Example: Enabling Auto-Optimization

In Dremio’s UI, you can enable auto-optimization for the entire catalog or for specific tables. Once enabled, Dremio continuously monitors and optimizes behind the scenes. For most organizations, this becomes the default layer of maintenance, with manual OPTIMIZE reserved for exceptional cases where deeper tuning is required.

Conclusion

Performance management for Apache Iceberg tables isn’t just about cleaning up small files, it’s about ensuring your data layout evolves in step with your ingestion patterns and query workloads. Dremio’s OPTIMIZE command provides the precision engineers need: merging, splitting, and reclustering data into efficient layouts while keeping metadata lean. With its flexible parameters, you can tailor compaction jobs to strike the right balance between optimization depth, runtime, and cost.

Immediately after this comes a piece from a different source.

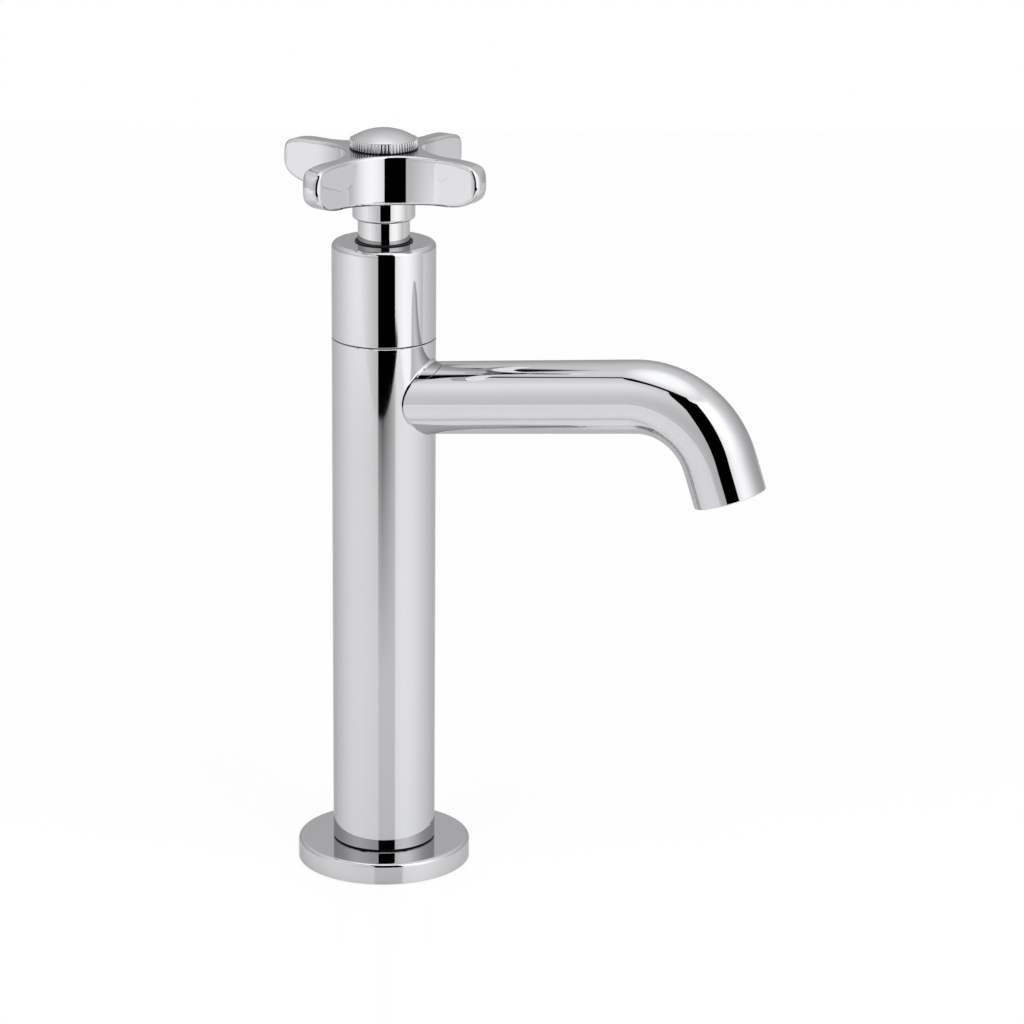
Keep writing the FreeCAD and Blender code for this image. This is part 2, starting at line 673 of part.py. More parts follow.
def handle_screw():
    """Cap-head screw down the spindle's end."""
    body = turned([
        (0, SCREW_TIP), (SCREW_R - LEAD_IN, SCREW_TIP), (SCREW_R, SCREW_TIP + LEAD_IN),
        (SCREW_R, SCREW_SEAT_Z), (SCREW_HEAD_R, SCREW_SEAT_Z),
        (SCREW_HEAD_R, SCREW_HEAD_TOP - LEAD_IN), (SCREW_HEAD_R - LEAD_IN, SCREW_HEAD_TOP),
        (0, SCREW_HEAD_TOP)])
    return body.cut(hex_prism(SCREW_KEY, SCREW_HEAD_TOP - SCREW_KEY_DEPTH, SCREW_HEAD_TOP + OVERRUN))


def cap_blank():
    """Turned cap: domed top, rim and hollow skirt."""
    rim_bottom = HUB_TOP + CAP_GASKET_T
    dome_r = CAP_R - CAP_SHOULDER
    rise = CAP_TOP - CAP_RIM_TOP
    sphere_r = (dome_r ** 2 + rise ** 2) / (2 * rise)
    half = math.asin(dome_r / sphere_r) / 2
    middle = V(sphere_r * math.sin(half), 0, CAP_TOP - sphere_r * (1 - math.cos(half)))
    corners = [
        V(0, 0, CAP_TOP - 2 * CAP_WALL),
        V(CAP_SKIRT_R - CAP_WALL, 0, CAP_TOP - 2 * CAP_WALL - CAP_HOLLOW),
        V(CAP_SKIRT_R - CAP_WALL, 0, CAP_SKIRT_BOTTOM), V(CAP_SKIRT_R, 0, CAP_SKIRT_BOTTOM),
        V(CAP_SKIRT_R, 0, rim_bottom), V(CAP_R - CAP_EDGE, 0, rim_bottom),
        V(CAP_R, 0, rim_bottom + CAP_EDGE), V(CAP_R, 0, CAP_RIM_TOP - CAP_EDGE),
        V(dome_r, 0, CAP_RIM_TOP)]
    edges = [Part.LineSegment(a, b).toShape() for a, b in zip(corners, corners[1:])]
    edges.append(Part.Arc(corners[-1], middle, V(0, 0, CAP_TOP)).toShape())
    edges.append(Part.LineSegment(V(0, 0, CAP_TOP), corners[0]).toShape())
    return Part.Face(Part.Wire(edges)).revolve(V(0, 0, 0), V(0, 0, 1), 360)


def index_cap():
    """Domed cap with a ribbed rim, pushed into the hub."""
    cuts = []
    reach = CAP_R + RIB_CUT_OUT
    for i in range(CAP_RIBS):
        angle = 2 * math.pi * i / CAP_RIBS
        cuts.append(rod(RIB_CUT_R, HUB_TOP, CAP_RIM_TOP - RIB_TOP_GAP,
                        reach * math.cos(angle), reach * math.sin(angle)))
    groove = ring(CAP_SKIRT_R - 2 * CAP_RING_WIRE + CAP_GROOVE_PLAY, CAP_SKIRT_R + OVERRUN,
                  cap_ring_z() - CAP_GROOVE_HALF, cap_ring_z() + CAP_GROOVE_HALF)
    return cap_blank().cut(cuts + [groove])


def cap_ring_z():
    """Height of the cap's retaining ring."""
    return CAP_SKIRT_BOTTOM + CAP_RING_RISE


def cap_gasket():
    """Black washer between the hub and the cap's rim."""
    return ring(CAP_POCKET_R, CAP_GASKET_R, HUB_TOP, HUB_TOP + CAP_GASKET_T)


def cap_o_ring():
    """Ring that grips the cap's skirt in the hub."""
    return o_ring(CAP_POCKET_R - CAP_RING_WIRE, CAP_RING_WIRE, cap_ring_z())


# ---- aerator, modelled upright from the mouth inwards ----

def at_mouth(shape):
    """Put an upright aerator part in the spout's mouth."""
    _, _, _, _, bend_end, out = spout_frame()
    mouth = bend_end + out * SPOUT_DROP
    shape.Placement = FreeCAD.Placement(mouth, FreeCAD.Rotation(V(0, 0, 1), out * -1.0))
    return shape


def aerator_housing():
    """Threaded sleeve with a lip at the mouth and four key notches."""
    body = turned([
        (AERATOR_LIP_R, AERATOR_INSET), (AERATOR_R, AERATOR_INSET), (AERATOR_R, AERATOR_TOP),
        (AERATOR_BORE_R, AERATOR_TOP), (AERATOR_BORE_R, AERATOR_INSET + AERATOR_LIP_T),
        (AERATOR_LIP_R, AERATOR_INSET + AERATOR_LIP_T)])
    notches = []
    corner = V(AERATOR_LIP_R + NOTCH_WALL, -NOTCH_W / 2, AERATOR_INSET - OVERRUN)
    for angle in NOTCH_ANGLES:
        notch = Part.makeBox(NOTCH_L, NOTCH_W, NOTCH_DEPTH + OVERRUN, corner)
        notch.rotate(V(0, 0, 0), V(0, 0, 1), angle)
        notches.append(notch)
    return at_mouth(body.cut(notches))


def aerator_screen():
    """Honeycomb that straightens the water."""
    bottom = AERATOR_INSET + AERATOR_LIP_T
    disc = rod(AERATOR_BORE_R, bottom, bottom + SCREEN_T)
    holes = []
    steps = range(-SCREEN_ROWS, SCREEN_ROWS + 1)
    for row in steps:
        for column in steps:
            x = SCREEN_PITCH * (column + 0.5 * (row % 2))
            y = SCREEN_PITCH * math.sqrt(3.0) / 2.0 * row
            if math.hypot(x, y) < AERATOR_LIP_R - SCREEN_HOLE:
                hole = hex_prism(2 * SCREEN_HOLE, bottom - OVERRUN, bottom + SCREEN_T + OVERRUN)
                hole.rotate(V(0, 0, 0), V(0, 0, 1), 30.0)
                hole.translate(V(x, y, 0))
                holes.append(hole)
    return at_mouth(disc.cut(holes))


def aerator_jet_plate():
    """Plate whose small holes break the flow into jets."""
    plate = rod(AERATOR_BORE_R, JET_BOTTOM, JET_BOTTOM + JET_T)
    holes = []
    for i in range(JET_HOLES):
        angle = 2 * math.pi * i / JET_HOLES
        holes.append(rod(JET_HOLE_R, JET_BOTTOM, JET_BOTTOM + JET_T,
                         JET_CIRCLE_R * math.cos(angle), JET_CIRCLE_R * math.sin(angle)))
    return at_mouth(plate.cut(holes))


def aerator_seal():
    """Washer between the aerator and the seat in the spout."""
    return at_mouth(ring(AERATOR_LIP_R, AERATOR_R, AERATOR_TOP, OUTLET_SEAT_DEPTH))


PIECES = (
    base_flange, deck_gasket, foot_ring, base_insert, column_body, riser_pipe, riser_o_rings,
    valve_block, spout_tube, bonnet_sleeve, stem_guide_ring,
    seat_seal, fixed_disc, moving_disc, cartridge_body, cartridge_o_ring,
    spindle, spindle_o_rings, spindle_clip,
    stem_sleeve, handle_collar, cross_handle, spline_insert, handle_screw, index_cap, cap_gasket,
    cap_o_ring,
    aerator_housing, aerator_screen, aerator_jet_plate, aerator_seal)

os.makedirs("parts", exist_ok=True)
for piece in PIECES:
    shape = piece()
    shape.exportStep("parts/%s.step" % piece.__name__)
    print("%-20s solids %d valid %s volume %.1f" % (
        piece.__name__, len(shape.Solids), shape.isValid(), shape.Volume))
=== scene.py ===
"""Deck-mounted tap with a cross handle: the finished pieces, their materials, the studio and the camera.

Sizes are in metres and angles in radians, unless a comment says otherwise.  The origin is on the
column's axis in the plane of the deck, +Z is up and +X is along the spout.  The tap is shown closed.
"""
import json
import math

import bmesh
import bpy
import numpy as np
from bpy.props import FloatProperty, FloatVectorProperty, IntProperty, PointerProperty
from mathutils import Matrix, Vector


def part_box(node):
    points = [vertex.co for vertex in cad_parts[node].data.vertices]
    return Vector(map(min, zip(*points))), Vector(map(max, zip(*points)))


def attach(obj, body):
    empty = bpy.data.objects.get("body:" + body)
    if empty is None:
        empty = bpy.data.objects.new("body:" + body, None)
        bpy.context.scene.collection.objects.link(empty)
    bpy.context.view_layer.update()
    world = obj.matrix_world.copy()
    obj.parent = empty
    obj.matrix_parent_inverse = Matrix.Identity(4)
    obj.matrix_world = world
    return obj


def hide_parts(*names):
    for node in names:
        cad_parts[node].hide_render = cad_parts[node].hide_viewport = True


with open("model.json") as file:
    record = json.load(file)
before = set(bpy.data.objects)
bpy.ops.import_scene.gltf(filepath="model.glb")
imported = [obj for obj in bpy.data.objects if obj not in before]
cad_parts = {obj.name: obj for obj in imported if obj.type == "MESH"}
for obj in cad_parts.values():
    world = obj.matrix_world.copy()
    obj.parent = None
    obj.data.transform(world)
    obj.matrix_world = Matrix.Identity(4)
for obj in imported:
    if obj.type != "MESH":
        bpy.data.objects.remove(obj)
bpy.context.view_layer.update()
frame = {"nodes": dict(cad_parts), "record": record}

bl_info = {
    "name": "Cross handle tap",
    "version": (1, 0, 0),
    "blender": (4, 5, 0),
    "location": "3D View > Sidebar > Tap",
    "description": "Builds the chrome pieces, the finishes and the studio of a cross handle tap",
    "category": "Object",
}

MM = 0.001
RIGHT_ANGLE = math.pi / 2
SEGMENTS = 192
ARC_STEP = math.radians(9.0)
BEND_STEP = math.radians(2.0)
CURVE_POINTS = 600
DOME_RINGS = 24

# Laying of the handle's mesh onto its form: rounds, longest step, and distance that may be left; the
# mesh stays as it is inside this share of the hub's flat radius
FIT_ROUNDS = 5
FIT_STEP = 0.4 * MM
FIT_LEFT = 0.05 * MM
HUB_SHARE = 0.8

# Nodes that keep their construction mesh, by finish
KEPT_NODES = {
    "chrome_plate": ("column_body",),
    "brass_turned": ("base_insert", "valve_block", "cartridge_body", "spindle"),
    "steel_drawn": ("riser_pipe", "spindle_clip", "handle_screw"),
    "rubber_black": ("deck_gasket", "foot_ring", "riser_o_rings", "seat_seal", "cartridge_o_ring",
                     "spindle_o_rings", "cap_o_ring", "aerator_seal"),
    "plastic_black": ("stem_guide_ring", "spline_insert"),
    "plastic_grey": ("aerator_jet_plate",),
    "ceramic_white": ("fixed_disc", "moving_disc"),
}

# Finishes: colour, roughness or the property that holds it, smudge, tone, scale of the marks, metallic,
# bump, pitch of the turning lines, and specular level
FINISHES = {
    "chrome_plate": ("chrome", "chrome_rough", 0.012, 0.03, 28.0, 1.0, 0.0, None, 0.5),
    "chrome_handle_painted_glow": ("chrome", "chrome_rough", 0.012, 0.03, 28.0, 1.0, 0.0, None, 0.5),
    "chrome_satin": ("chrome", "satin_rough", 0.08, 0.12, 160.0, 1.0, 0.15, None, 0.5),
    "brass_turned": ("brass", 0.26, 0.12, 0.14, 90.0, 1.0, 0.35, 0.3 * MM, 0.5),
    "steel_drawn": ("steel", 0.3, 0.1, 0.1, 120.0, 1.0, 0.2, 0.2 * MM, 0.5),
    "rubber_black": ("rubber", 0.55, 0.2, 0.5, 220.0, 0.0, 0.3, None, 0.12),
    "plastic_black": ("black_plastic", 0.42, 0.12, 0.3, 260.0, 0.0, 0.25, None, 0.15),
    "plastic_grey": ("grey_plastic", 0.4, 0.12, 0.06, 260.0, 0.0, 0.2, None, 0.5),
    "ceramic_white": ("ceramic", 0.1, 0.06, 0.03, 200.0, 0.0, 0.0, None, 0.5),
}

# Side view of an arm: millimetres back from the tip, and the share of the height between the hub's
# face and the tip that the arm has lost there
ARM_UNDERSIDE = ((18.6, 0.06), (7.7, 0.17), (2.7, 0.43), (0.5, 0.72))
ARM_TOPSIDE = ((0.5, 0.58), (2.2, 0.26), (5.0, 0.12), (16.6, 0.04))

# Corners of the table top: degrees of azimuth, 0 towards the camera, and metres from the column
TABLE_CORNERS = ((-72.2, 1.6), (34.0, 0.75), (95.0, 0.613), (98.0, 1.6), (140.0, 1.6), (-140.0, 1.6))

# Softboxes, in degrees of azimuth: the middle, and how far the light reaches to its left and right
LEFT_SOFTBOX = (-62.0, 33.0, 42.0)
RIGHT_SOFTBOX = (50.0, 36.0, 38.0)

# Elevations in degrees between which a level of the studio changes
BACKDROP_RISE = (0.0, 60.0)
LEFT_FOOT = (-14.0, -11.0)
LEFT_TOP = (38.0, 56.0)
BEHIND_FOOT = (-8.0, -3.0)
OVERHEAD_FALL = (54.0, 80.0)
OVERHEAD_EDGE = (56.0, 64.0)
CARD_LEANS = (30.0, 50.0)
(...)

At the same time, Dremio’s auto-optimization features mean you don’t always have to run these jobs manually. By letting Dremio continuously monitor and optimize Iceberg tables in the background, your most critical datasets stay query-ready without the overhead of constant maintenance.

For data engineers and architects, the best approach often combines both worlds:

  • Auto-optimization for ongoing, incremental maintenance that keeps hot data performant.
  • Manual OPTIMIZE for targeted, deeper compaction or special cases where fine-tuned control is required.

Together, these strategies ensure your Iceberg tables remain fast, scalable, and cost-efficient, so your data teams can focus less on managing files and more on delivering insights.